| Your objective |
Scan the material below for the string "into", and copy every line where it shows up.

| Excerpted records |
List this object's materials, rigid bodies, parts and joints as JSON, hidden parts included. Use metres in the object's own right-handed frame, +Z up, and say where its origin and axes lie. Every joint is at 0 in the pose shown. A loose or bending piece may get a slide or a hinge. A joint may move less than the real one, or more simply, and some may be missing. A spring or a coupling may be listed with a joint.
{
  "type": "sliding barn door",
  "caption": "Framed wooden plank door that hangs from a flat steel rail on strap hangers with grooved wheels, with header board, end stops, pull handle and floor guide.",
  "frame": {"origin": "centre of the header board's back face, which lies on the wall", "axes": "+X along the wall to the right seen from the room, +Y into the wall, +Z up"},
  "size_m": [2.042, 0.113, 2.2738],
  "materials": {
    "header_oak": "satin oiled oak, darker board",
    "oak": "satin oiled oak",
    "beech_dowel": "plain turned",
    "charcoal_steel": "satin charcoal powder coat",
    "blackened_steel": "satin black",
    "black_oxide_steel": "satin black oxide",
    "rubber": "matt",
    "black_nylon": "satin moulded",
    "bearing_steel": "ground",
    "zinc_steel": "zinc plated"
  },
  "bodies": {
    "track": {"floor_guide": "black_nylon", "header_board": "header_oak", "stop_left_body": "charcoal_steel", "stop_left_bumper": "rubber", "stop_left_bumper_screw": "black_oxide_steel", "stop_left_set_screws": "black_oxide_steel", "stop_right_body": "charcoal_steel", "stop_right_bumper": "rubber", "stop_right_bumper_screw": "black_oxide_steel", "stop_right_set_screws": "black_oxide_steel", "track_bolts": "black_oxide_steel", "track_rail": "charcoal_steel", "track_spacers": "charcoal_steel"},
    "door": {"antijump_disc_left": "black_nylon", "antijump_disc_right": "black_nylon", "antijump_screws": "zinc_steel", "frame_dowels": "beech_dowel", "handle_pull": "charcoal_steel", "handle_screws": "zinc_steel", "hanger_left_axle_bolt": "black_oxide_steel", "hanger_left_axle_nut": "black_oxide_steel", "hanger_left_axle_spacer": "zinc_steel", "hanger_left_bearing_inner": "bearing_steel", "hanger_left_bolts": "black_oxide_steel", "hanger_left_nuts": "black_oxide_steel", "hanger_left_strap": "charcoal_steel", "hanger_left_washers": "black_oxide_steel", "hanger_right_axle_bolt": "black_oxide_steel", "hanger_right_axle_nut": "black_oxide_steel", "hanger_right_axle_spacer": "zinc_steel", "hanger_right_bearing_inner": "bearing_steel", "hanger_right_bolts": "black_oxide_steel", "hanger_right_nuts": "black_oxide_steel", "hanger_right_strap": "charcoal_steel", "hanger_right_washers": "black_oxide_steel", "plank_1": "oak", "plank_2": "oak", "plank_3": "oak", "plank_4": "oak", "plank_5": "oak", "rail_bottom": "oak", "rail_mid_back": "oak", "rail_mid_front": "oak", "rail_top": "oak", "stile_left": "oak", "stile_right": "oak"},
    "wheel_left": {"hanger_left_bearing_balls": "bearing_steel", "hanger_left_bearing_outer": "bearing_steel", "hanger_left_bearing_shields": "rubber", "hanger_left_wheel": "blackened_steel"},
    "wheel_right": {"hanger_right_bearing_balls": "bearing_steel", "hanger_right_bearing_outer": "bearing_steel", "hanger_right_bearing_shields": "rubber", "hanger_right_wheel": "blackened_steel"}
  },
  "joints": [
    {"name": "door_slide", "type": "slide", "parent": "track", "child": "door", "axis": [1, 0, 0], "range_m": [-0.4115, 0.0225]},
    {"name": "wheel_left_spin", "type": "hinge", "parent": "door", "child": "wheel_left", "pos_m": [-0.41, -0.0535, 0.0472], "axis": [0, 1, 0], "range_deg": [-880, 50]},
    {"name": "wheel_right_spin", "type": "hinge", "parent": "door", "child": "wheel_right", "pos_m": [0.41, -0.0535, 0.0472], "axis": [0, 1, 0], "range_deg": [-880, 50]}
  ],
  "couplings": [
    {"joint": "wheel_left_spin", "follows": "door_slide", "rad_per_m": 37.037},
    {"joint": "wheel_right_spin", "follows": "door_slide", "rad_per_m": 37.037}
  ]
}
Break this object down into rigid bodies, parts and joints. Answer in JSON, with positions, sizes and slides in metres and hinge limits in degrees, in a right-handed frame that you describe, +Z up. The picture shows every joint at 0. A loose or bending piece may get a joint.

| The result |
  "frame": {"origin": "centre of the header board's back face, which lies on the wall", "axes": "+X along the wall to the right seen from the room, +Y into the wall, +Z up"},
Break this object down into rigid bodies, parts and joints. Answer in JSON, with positions, sizes and slides in metres and hinge limits in degrees, in a right-handed frame that you describe, +Z up. The picture shows every joint at 0. A loose or bending piece may get a joint.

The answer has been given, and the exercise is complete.